Permasalahan lingkungan yang begitu banyak dan beragam di Indonesia menjadi prioritas yang perlu terus didorong dan disuarakan. Sayangnya, isu lingkungan di daerah sering tidak terangkat oleh pemangku kepentingan di tingkat nasional, termasuk di ajang pemilu tahun ini.

Salah satu temuan di survei pilahpilih.id juga menunjukkan keresahan yang sama, yakni sebanyak 87 peresn pemilih muda merasa bahwa isu lingkungan belum cukup dibahas secara mendalam di berbagai diskusi politik menjelang pemilihan umum.

“Contohnya saja polusi udara yang digaungkan adalah yang terjadi di Jakarta, padahal kondisi polusi udara di pulau Sumatera juga cukup memprihatinkan. Seperti di Riau yang setiap tahun terus mengalami kebakaran hutan dan polusi udara,” ucapnya.

Lebih lanjut, pemanfaatan lahan gambut juga menjadi keresahan anak muda dan pemangku kepentingan di Kabupaten Siak. Walau lebih dari 50 persen  lahan di kabupaten ini merupakan lahan gambut, sayangnya, masih banyak masyarakat setempat yang menilai bahwa lahan gambut tidak produktif dan salah dalam memanfaatkannya.

Hal ini termasuk dengan membakar lahan gambut dan mengalihfungsikannya menjadi perkebunan sawit yang berdampak pada kebakaran lahan, peningkatan polusi serta kesehatan masyarakat.

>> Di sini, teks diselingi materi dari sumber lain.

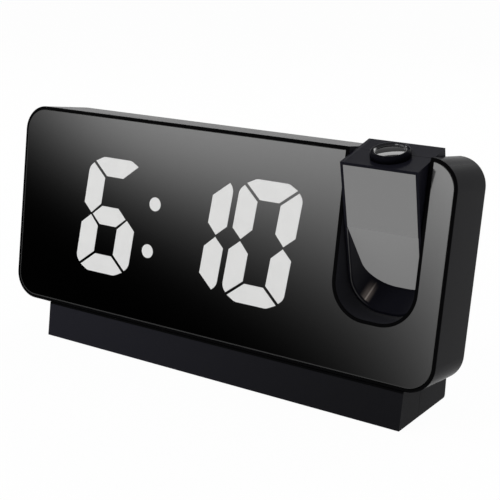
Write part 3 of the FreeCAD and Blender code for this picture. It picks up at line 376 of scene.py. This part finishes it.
def board_green(name):
    """Solder mask with faint copper tracks under it."""
    finish = Finish(name)
    track = finish.node("ShaderNodeTexBrick", out="Fac", Vector=finish.place, Scale=90.0, Mortar_Size=0.06)
    colour = finish.blend(track, (0.012, 0.09, 0.035), (0.03, 0.17, 0.07))
    finish.set(Base_Color=colour, Roughness=0.3 + track * 0.1)
    return finish


def metal(name, dark, pale, roughness):
    """Metal with fine streaks between two greys."""
    finish = Finish(name)
    streak = finish.noise(900.0, 3.0)
    finish.set(Base_Color=finish.blend(streak, (dark,) * 3, (pale,) * 3), Metallic=1.0)
    finish.set(Roughness=roughness + (streak - 0.5) * 0.12)
    return finish


def rubber(name):
    """Dull soft rubber with a fine grain."""
    finish = Finish(name)
    grain = finish.noise(1500.0)
    finish.set(Base_Color=finish.blend(grain, (0.014,) * 3, (0.024,) * 3), Roughness=0.75 + grain * 0.1)
    finish.set(Specular_IOR_Level=0.3)
    finish.bump(grain, 0.3, 0.05 * MM)
    return finish


def clear_resin(name):
    """Yellowish resin of the lamps."""
    finish = Finish(name)
    patch = finish.noise(400.0)
    finish.set(Base_Color=finish.blend(patch, (0.8, 0.8, 0.7), (0.9, 0.9, 0.8)), Roughness=0.15 + patch * 0.1)
    return finish


FINISHES = {
    "housing": housing_black("housing_black"),
    "arm_case": arm_black("arm_black"),
    "button": moulded("button_black", 0.014, roughness=0.35, density=1.2),
    "front_mirror": front_glass("front_glass"),
    "arm_mirror": arm_glass("arm_glass"),
    "light_guide": lit_guide("lit_guide"),
    "white_frame": white_moulding("white_moulding"),
    "circuit_board": board_green("board_green"),
    "lamp": clear_resin("clear_resin"),
    "dark_plastic": moulded("inner_black", 0.012, density=1.2),
    "screw": metal("dark_screw", 0.13, 0.18, 0.35),
    "steel": metal("plated_steel", 0.5, 0.66, 0.25),
    "grip_rubber": rubber("grip_rubber"),
    "collar": collar_black("collar_black"),
    "lens_glass": lens_dark("lens_dark"),
}
# The back and the underside: a coarser, rougher moulding whose paler black is also painted light for the back,
# which the lamps barely reach
BACK_BLACK_GRAIN_AND_PAINTED_LIGHT = moulded("back_black_painted_light", 0.021, roughness=0.46, density=1.3, grain=COARSE_GRAIN)
BACK_NODES = ("rear_cover", "cell_door", "foot_sole")


def dress_nodes():
    """Gives every node the finish of its slot, or the coarser one of the back and the underside, whose paler black
    is partly painted light.
    """
    for part in frame["record"]["subparts"]:
        finish = BACK_BLACK_GRAIN_AND_PAINTED_LIGHT if part["node"] in BACK_NODES else FINISHES[part["material_slot"]]
        materials = frame["nodes"][part["node"]].data.materials
        materials.clear()
        materials.append(finish.material)


# New pieces, shaped about the upright axis and then set in place; their sizes are in millimetres


def as_object(mesh, name):
    """Makes an object of a finished mesh."""
    data = bpy.data.meshes.new(name)
    mesh.to_mesh(data)
    mesh.free()
    made = bpy.data.objects.new(name, data)
    bpy.context.scene.collection.objects.link(made)
    return made


def piece(mesh, name, body, slot, node=None):
    """Makes a piece with a slot's finish, which rides on a body and may stand for a node."""
    made = as_object(mesh, name)
    made.data.materials.append(FINISHES[slot].material)
    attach(made, body)
    if node:
        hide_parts(node)
    return made


def pour(mesh, whole):
    """Adds a mesh to another one and frees it."""
    data = bpy.data.meshes.new("poured")
    mesh.to_mesh(data)
    mesh.free()
    whole.from_mesh(data)
    bpy.data.meshes.remove(data)


def stand(mesh, spot, up):
    """Turns what was made about the upright axis so that it points along up, from a spot."""
    turn = up.to_track_quat("Z", "Y").to_matrix().to_4x4()
    bmesh.ops.transform(mesh, matrix=Matrix.Translation(spot) @ turn, verts=mesh.verts)


def lathe(profile, steps):
    """Spins an outline of (radius, height) corners about the upright axis."""
    mesh = bmesh.new()
    corners = [mesh.verts.new((radius * MM, 0, height * MM)) for radius, height in profile]
    edges = [mesh.edges.new(pair) for pair in zip(corners, corners[1:] + corners[:1])]
    bmesh.ops.spin(mesh, geom=corners + edges, cent=(0, 0, 0), axis=(0, 0, 1), angle=math.tau, steps=steps,
                   use_merge=True)
    bmesh.ops.remove_doubles(mesh, verts=mesh.verts, dist=0.001 * MM)
    bmesh.ops.recalc_face_normals(mesh, faces=mesh.faces)
    for face in mesh.faces:
        face.smooth = True
    return mesh


def soften(mesh, radius, height, offset, segments):
    """Rounds the level ring of edges at a radius and height."""
    near = 0.02 * MM
    ring = [edge for edge in mesh.edges
            if all(abs(end.co.xy.length - radius * MM) < near and abs(end.co.z - height * MM) < near
                   for end in edge.verts)]
    bmesh.ops.bevel(mesh, geom=ring, offset=offset * MM, affect="EDGES", segments=segments, profile=0.5,
                    material=-1, clamp_overlap=True)


def height_above_lens_spot(name):
    """How low and how high a node lies along the arm, counted from the lens's joint."""
    return [(level - LENS_SPOT.dot(ARM_UP)) / MM for level in reach(name, ARM_UP)]


# Collar and lens on the arm's top


def make_collar():
    """The glossy focus collar: a fat rounded ring over a barrel that runs down into the arm."""
    outer, barrel, bore, bore_below = 6.9, 6.0, 4.9, 5.25
    lip_deep, flange_gap, outer_round, lip_round = 1.1, 0.1, 1.0, 0.9
    low, top = height_above_lens_spot("focus_ring")
    flange = height_above_lens_spot("arm_rear_shell")[1] + flange_gap
    ledge = top - lip_deep
    mesh = lathe([(barrel, low), (barrel, flange), (outer, flange), (outer, top), (bore, top), (bore, ledge),
                  (bore_below, ledge), (bore_below, low)], 96)
    soften(mesh, outer, top, outer_round, 8)
    soften(mesh, bore, top, lip_round, 8)
    stand(mesh, LENS_SPOT, ARM_UP)
    piece(mesh, "collar_ring", "focus", "collar", "focus_ring")


def open_rim(mesh):
    return [edge for edge in mesh.edges if edge.is_boundary]


def grow_rim(mesh):
    """Extrudes the open rim and returns its new corners."""
    grown = bmesh.ops.extrude_edge_only(mesh, edges=open_rim(mesh))["geom"]
    return [part for part in grown if isinstance(part, bmesh.types.BMVert)]


def make_lens():
    """The projection lens: a shallow dome on a thin edge."""
    radius, chord, rise = 5.2, 4.85, 0.3
    low, top = height_above_lens_spot("projection_lens")
    dome = (chord * chord + rise * rise) / (2 * rise)
    mesh = bmesh.new()
    bmesh.ops.create_uvsphere(mesh, u_segments=64, v_segments=256, radius=dome * MM)
    bmesh.ops.bisect_plane(mesh, geom=mesh.verts[:] + mesh.edges[:] + mesh.faces[:],
                           plane_co=(0, 0, (dome - rise) * MM), plane_no=(0, 0, 1), clear_inner=True)
    bmesh.ops.scale(mesh, vec=(radius / chord, radius / chord, 1), verts=grow_rim(mesh))
    bmesh.ops.translate(mesh, vec=(0, 0, (low - top + rise) * MM), verts=grow_rim(mesh))
    bmesh.ops.holes_fill(mesh, edges=open_rim(mesh))
    bmesh.ops.translate(mesh, vec=(0, 0, (top - dome) * MM), verts=mesh.verts)
    bmesh.ops.recalc_face_normals(mesh, faces=mesh.faces)
    for face in mesh.faces:
        face.smooth = len(face.verts) < 5
    stand(mesh, LENS_SPOT, ARM_UP)
    piece(mesh, "lens_dome", "focus", "lens_glass", "projection_lens")


# Cross-head screws on the outside


def heads(name, way):
    """The middle of each screw head of a group, on its outer face, and how long the screws are."""
    flush, apart = 0.01 * MM, 6 * MM
    nearest, furthest = reach(name, way)
    outer = [vertex.co.copy() for vertex in frame["nodes"][name].data.vertices
             if furthest - vertex.co.dot(way) < flush]
    middles = []
    while outer:
        pile = [spot for spot in outer if (spot - outer[0]).length < apart]
        outer = [spot for spot in outer if (spot - outer[0]).length >= apart]
        corners = {tuple(round(value, 6) for value in spot) for spot in pile}
        middles.append(sum((Vector(corner) for corner in corners), Vector()) / len(corners))
    return middles, (furthest - nearest) / MM


def carve(target, cutter):
    """Cuts one object out of another for good, and removes it."""
    cut = target.modifiers.new("cut", "BOOLEAN")
    cut.operation = "DIFFERENCE"
    cut.solver = "EXACT"
    cut.use_self = True
    cut.object = cutter
    bpy.context.view_layer.update()
    shaped = bpy.data.meshes.new_from_object(target.evaluated_get(bpy.context.evaluated_depsgraph_get()))
    target.modifiers.remove(cut)
    target.data = shaped
    bpy.data.objects.remove(cutter)


def make_screws(node, body, way):
    """Pan-head screws with a cross recess, whose heads face along way."""
    shank, head, head_tall, flat, flank, flat_round = 1.0, 2.4, 1.0, 1.75, 0.45, 0.25
    blade_long, blade_wide, blade_tall = 2.9, 0.62, 1.3
    middles, long = heads(node, way)
    outline = [(0, -long), (shank, -long), (shank, -head_tall), (head, -head_tall), (head, -flank),
               (flat, 0), (0, 0)]
    whole, crosses = bmesh.new(), bmesh.new()
    for middle in middles:
        screw = lathe(outline, 40)
        soften(screw, flat, 0, flat_round, 3)
        stand(screw, middle, way)
        pour(screw, whole)
        for sizes in ((blade_long, blade_wide, blade_tall), (blade_wide, blade_long, blade_tall)):
            blade = bmesh.new()
            bmesh.ops.create_cube(blade, size=MM)
            bmesh.ops.scale(blade, vec=sizes, verts=blade.verts)
            stand(blade, middle, way)
            pour(blade, crosses)
    screws = piece(whole, node.replace("screws", "cross_screws"), body, "screw", node)
    carve(screws, as_object(crosses, "crosses"))


# Contacts on the tongues of the sockets


def make_contacts():
    """Thin plated strips: under the wide socket's tongue, and over and under the small one's."""
    thick, setback = 0.1, 0.4
    mesh = bmesh.new()
    rows = (("output_socket_tongue", 4, 1.1, 5.6, False), ("input_socket_tongue", 8, 0.4, 4.4, True))
    for name, count, wide, long, both_faces in rows:
        left, right = reach(name, ACROSS)
        end = reach(name, BACKWARD)[1] - (long / 2 + setback) * MM
        low, high = reach(name, UPWARD)
        for place in range(count):
            across = left + (right - left) * (place + 0.5) / count
            for face in (low, high) if both_faces else (low,):
                strip = bmesh.ops.create_cube(mesh, size=MM)["verts"]
                bmesh.ops.scale(mesh, vec=(wide, long, thick), verts=strip)
                bmesh.ops.translate(mesh, vec=(across, end, face), verts=strip)
    turn = Matrix((ACROSS, BACKWARD, UPWARD)).transposed().to_4x4()
    bmesh.ops.transform(mesh, matrix=turn, verts=mesh.verts)
    bmesh.ops.recalc_face_normals(mesh, faces=mesh.faces)
    piece(mesh, "socket_contacts", "base", "steel")


# Studio


def make_floor():
    """A white floor, which keeps the shadow and shows as white in reflections."""
    half_size, seen_share = 12.0, 0.97
    mesh = bmesh.new()
    bmesh.ops.create_grid(mesh, x_segments=1, y_segments=1, size=half_size)
    floor = as_object(mesh, "floor")
    white = Finish("floor_white", Base_Color=(0.9, 0.9, 0.9), Roughness=0.9, Specular_IOR_Level=0.0)
    seen = white.node("ShaderNodeLightPath", out="Is Camera Ray")
    mirrored = white.node("ShaderNodeLightPath", out="Is Glossy Ray")
    clear = white.node("ShaderNodeLightPath", out="Is Transmission Ray")
    glow = white.node("ShaderNodeEmission", Color=(1.0, 1.0, 1.0))
    share = (seen * seen_share).most(mirrored.most(clear))
    shown = white.node("ShaderNodeMixShader", share, Flow(white.shader.outputs[0]), glow)
    feed(white.tree.nodes["Material Output"].inputs["Surface"], shown)
    floor.data.materials.append(white.material)


def make_surround():
    """White to the camera. In reflections it is white near the horizon and dimmer overhead."""
    overhead, scattered = 0.3, 0.5
    world = bpy.data.worlds.new("surround")
    world.use_nodes = True
    bpy.context.scene.world = world
    sky = Tree(world.node_tree)
    seen = sky.node("ShaderNodeLightPath", out="Is Camera Ray")
    mirrored = sky.node("ShaderNodeLightPath", out="Is Glossy Ray")
    clear = sky.node("ShaderNodeLightPath", out="Is Transmission Ray")
    height = sky.node("ShaderNodeSeparateXYZ", sky.node("ShaderNodeTexCoord", out="Generated"), out="Z")
    bright = seen.most(clear).most(mirrored * sky.between(height, 0.15, 0.55, 1.0, overhead))
    backdrop = world.node_tree.nodes["Background"]
    feed(backdrop.inputs["Strength"], bright.most((1.0 - mirrored) * scattered))
    feed(backdrop.inputs["Color"], (1.0, 1.0, 1.0))


def lamp(name, place, sides, power):
    """A soft rectangular lamp that points at the clock's middle."""
    aim = Vector((0, 0, 0.05))
    data = bpy.data.lights.new(name, "AREA")
    data.shape = "RECTANGLE"
    data.size, data.size_y = sides
    data.energy = power
    made = bpy.data.objects.new(name, data)
    bpy.context.scene.collection.objects.link(made)
    made.location = place
    made.rotation_euler = (aim - made.location).to_track_quat("-Z", "Y").to_euler()


def make_camera():
    """Stands where the photograph was taken from."""
    yaw, pitch, roll = 0.565689, 0.253952, 0.037448
    place = Vector((220.243, -331.887, 148.515)) * MM
    ahead = Vector((-math.sin(yaw) * math.cos(pitch), math.cos(yaw) * math.cos(pitch), -math.sin(pitch)))
    level = Vector((math.cos(yaw), math.sin(yaw), 0))
    lift = level.cross(ahead)
    right = level * math.cos(roll) + lift * math.sin(roll)
    up = lift * math.cos(roll) - level * math.sin(roll)
    data = bpy.data.cameras.new("camera")
    data.sensor_width = 36.0
    data.lens = 78.748
    data.clip_start = 0.01
    made = bpy.data.objects.new("camera", data)
    bpy.context.scene.collection.objects.link(made)
    made.matrix_world = Matrix.Translation(place) @ Matrix((right, up, -ahead)).transposed().to_4x4()
    bpy.context.scene.camera = made


dress_nodes()
make_collar()
make_lens()
make_contacts()
make_screws("cover_screws", "base", BACKWARD)
make_screws("arm_screws", "arm", ARM_BACKWARD)
make_screws("foot_sole_screws", "base", Vector((0, 0, -1)))
make_floor()
make_surround()
lamp("key", (-0.5, -1.0, 1.1), (0.5, 0.5), 6.0)
lamp("fill", (-1.0, -0.4, 0.9), (0.8, 0.8), 3.0)
lamp("back", (0.35, 1.2, 0.9), (0.8, 0.8), 6.0)
lamp("strip", LENS_SPOT + Vector((-0.42, 0.60, 0.68)), (0.9, 0.12), 1.2)
make_camera()
bpy.context.scene.view_settings.view_transform = "Standard"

“Lahan gambut memiliki banyak manfaat untuk menjaga lingkungan dan mengurangi dampak perubahan iklim, karena bisa menyimpan air dan menyerap karbon,” kata Kepala Bidang Pengendalian Pencemaran dan Kerusakan Lingkungan DLH Kabupaten Siak, Jaka Suhendra.

Pembukaan lahan dengan membakar lahan gambut telah memberikan dampak lingkungan yang besar bagi Kabupaten Siak seperti banjir karena fungsinya untuk menahan air menjadi berkurang.

Sementara itu, Tenaga Ahli Penataan Ruang Dinas PUTARUKIM dan Bappeda Kabupaten Siak, Ferdyka M. Lumban menyebutkan pemanfaatan lahan gambut diatur agar tetap bisa berdampak baik bagi lingkungan.

“Lahan gambut itu boleh kita miliki, tetapi pemanfaatannya itu diatur. Tidak semua bisa dikonversi menjadi kawasan perumahan, industri, pendidikan, perkebunan,” tuturnya.

Dengan manfaat lahan gambut yang luar biasa besar bagi lingkungan di Siak, ia juga mendorong masyarakat yang mengetahui alih fungsi lahan gambut dan melaporkan pelanggar peraturan kepada dinas terkait.

“Sehingga bisa segera diatasi, karena kerusakan yang telah terjadi tidak akan mudah untuk diperbaiki dan dikembalikan seperti semula dan tentu nilai ekonomi dan ekologinya jadi rendah,” ucap Ferdyka.